It’s hard to do better than Castille in the south, despite the arrival of two good new varieties on the Recommended List this year, says Simon Kightley of NIAB.
“Castille has been so reliable,” he says. “I find it difficult to come up with a better option and for those growers who like the variety the advice is to keep growing it. But it’s always worth considering moving on.”
Catana, the top yielding conventional variety added for 2008, doesn’t perform any better than Castille in the south, he notes. “It’s taller, weaker and not as good for stem canker. So it isn’t an obvious replacement for Castille.”
The other addition for 2008 is Flash, a hybrid variety which is 4% higher yielding than the rest. “It looks very promising, but it’s another variety which has performed better in the north.
“In the south, it’s only done slightly better than Castille. And there hasn’t been tremendous enthusiasm for the hybrids, so it doesn’t look as though it will knock Castille off course.”
Flash is also a later maturing type, which can help to spread workload where a large acreage of oilseed rape is being grown, he adds.
Other choices for the south include Es Astrid, Excel, Lioness, NK Bravour and Expert, says Mr Kightley.
“Es Astrid is a good bet for heavy land and it has a good rating for stem canker. Excel, another hybrid, has a 9 for stem canker, which is useful where spraying has to be prioritised.”

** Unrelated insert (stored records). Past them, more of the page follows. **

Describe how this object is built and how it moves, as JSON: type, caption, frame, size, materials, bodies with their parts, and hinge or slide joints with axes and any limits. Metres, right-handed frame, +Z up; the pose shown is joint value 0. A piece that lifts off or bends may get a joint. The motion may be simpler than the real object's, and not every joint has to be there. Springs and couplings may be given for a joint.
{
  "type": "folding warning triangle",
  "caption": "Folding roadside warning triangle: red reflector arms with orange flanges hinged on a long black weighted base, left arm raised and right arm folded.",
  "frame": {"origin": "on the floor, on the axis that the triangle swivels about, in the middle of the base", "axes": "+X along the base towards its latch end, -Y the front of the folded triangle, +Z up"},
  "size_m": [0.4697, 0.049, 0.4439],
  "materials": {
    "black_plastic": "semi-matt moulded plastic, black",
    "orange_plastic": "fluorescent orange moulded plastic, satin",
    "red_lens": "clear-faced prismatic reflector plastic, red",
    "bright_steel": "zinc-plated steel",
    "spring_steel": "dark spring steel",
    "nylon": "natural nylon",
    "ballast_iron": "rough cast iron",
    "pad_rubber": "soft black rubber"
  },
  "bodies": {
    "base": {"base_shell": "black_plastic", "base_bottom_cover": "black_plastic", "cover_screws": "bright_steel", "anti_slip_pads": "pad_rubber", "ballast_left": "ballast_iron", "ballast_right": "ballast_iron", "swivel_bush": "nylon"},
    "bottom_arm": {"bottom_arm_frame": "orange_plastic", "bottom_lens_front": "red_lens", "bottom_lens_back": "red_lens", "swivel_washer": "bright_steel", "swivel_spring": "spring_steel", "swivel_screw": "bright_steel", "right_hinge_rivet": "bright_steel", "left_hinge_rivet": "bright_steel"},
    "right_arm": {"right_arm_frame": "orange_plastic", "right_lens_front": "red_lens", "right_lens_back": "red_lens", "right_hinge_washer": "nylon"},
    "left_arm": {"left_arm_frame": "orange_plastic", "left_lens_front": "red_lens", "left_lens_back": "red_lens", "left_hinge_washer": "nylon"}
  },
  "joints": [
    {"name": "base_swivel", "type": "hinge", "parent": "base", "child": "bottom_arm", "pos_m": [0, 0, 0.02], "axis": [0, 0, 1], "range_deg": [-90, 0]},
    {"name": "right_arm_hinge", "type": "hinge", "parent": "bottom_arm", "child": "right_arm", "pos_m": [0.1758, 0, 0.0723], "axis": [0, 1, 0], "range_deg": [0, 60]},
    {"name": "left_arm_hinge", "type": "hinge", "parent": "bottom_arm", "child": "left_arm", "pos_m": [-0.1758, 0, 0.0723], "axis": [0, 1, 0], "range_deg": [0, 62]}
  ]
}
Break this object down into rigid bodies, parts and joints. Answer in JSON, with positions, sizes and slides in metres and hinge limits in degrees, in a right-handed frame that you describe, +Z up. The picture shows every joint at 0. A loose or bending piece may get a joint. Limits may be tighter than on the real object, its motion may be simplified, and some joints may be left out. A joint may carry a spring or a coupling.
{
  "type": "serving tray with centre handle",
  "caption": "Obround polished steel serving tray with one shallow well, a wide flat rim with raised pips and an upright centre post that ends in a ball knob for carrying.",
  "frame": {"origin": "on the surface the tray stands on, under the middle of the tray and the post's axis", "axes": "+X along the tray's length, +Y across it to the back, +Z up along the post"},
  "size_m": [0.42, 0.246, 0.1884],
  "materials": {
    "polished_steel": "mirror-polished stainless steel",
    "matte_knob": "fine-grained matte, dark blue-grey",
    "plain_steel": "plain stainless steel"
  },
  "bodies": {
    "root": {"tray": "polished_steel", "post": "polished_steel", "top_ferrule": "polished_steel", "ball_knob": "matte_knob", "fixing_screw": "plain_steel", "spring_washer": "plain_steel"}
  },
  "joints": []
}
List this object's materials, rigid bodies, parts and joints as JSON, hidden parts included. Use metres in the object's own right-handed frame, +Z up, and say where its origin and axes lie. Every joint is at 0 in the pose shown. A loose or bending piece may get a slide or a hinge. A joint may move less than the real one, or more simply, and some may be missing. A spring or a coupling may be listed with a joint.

Lioness has slipped in performance terms, especially on lighter soils in the south where manganese deficiency symptoms appeared over the winter. “It can underperform, but it stands well. Only go on growing it if you like it.”
NK Bravour and Expert are alternative choices, suggests Mr Kightley. “NK Bravour is a good general purpose variety, while Expert is taller and later maturing, but has very good lodging resistance.”
Looking ahead, he can see a few candidates which might be of interest. “If you like the hybrid offering, then Dimension will appeal. It must prove itself this year, after such good results in 2007.”
Epure is the highest yielding conventional candidate, with good light leaf spot resistance and later maturity, “Then there’s Es Alienor, which is short with good disease ratings, but it may not be stiff stemmed enough for some growers.”
In the north, light leaf spot resistance is the most important consideration when choosing an oilseed rape variety, says David Waite of Frontier.
“Light leaf spot occurs throughout Scotland and the north of England, down as far as the Humber,” he says.
This is where varieties such as Catana, Canti CS and Temple might have a place, although there’s also been greater uptake of the hybrids in this area, he says.
“Excalibur has done well on farm and growers who have got on with it will be tempted by Flash, which is the highest yielding variety on the Recommended List. It looks good and has given its best results in the north.”
One of the hybrid candidates, Cuillin, has a 9 for light leaf spot resistance, points out Mr Waite. “That’s bound to attract a following.”
In Aberdeenshire, there’s a need for Mendel, the only variety with resistance to club root, he adds.
The SAC Recommended List for 2008 has Lioness, Excalibur and NK Grace as the top three varieties for gross output. But last year’s additions, Catana, Flash, Temple and Canti CS have all done better and their results from this harvest are eagerly awaited.
“There’s far more for growers in the north to be excited about,” points out Mr Kightley. “We’re seeing some very good performances from some of these varieties, with disease ratings to match.”
Demand for healthier frying oils, with greater stability and taste benefits, has created an increasing market for High Oleic, Low Linolenic (HOLL) varieties.
The intention for 2008/09 is to double their market share from 4% to 8%, with contracts being available with 20% premiums, worth up to £60/t.
There are two main winter varieties, both from Monsanto’s Dekalb programme. The first of these is Splendor, which still has a slight yield disadvantage to other oilseed rape varieties.
The latest offering, V141OL, has closed the yield gap and has given good results on farm.
The key requirement of any HOLL contract is the maximum amount of linolenic acid, which should not exceed 4%.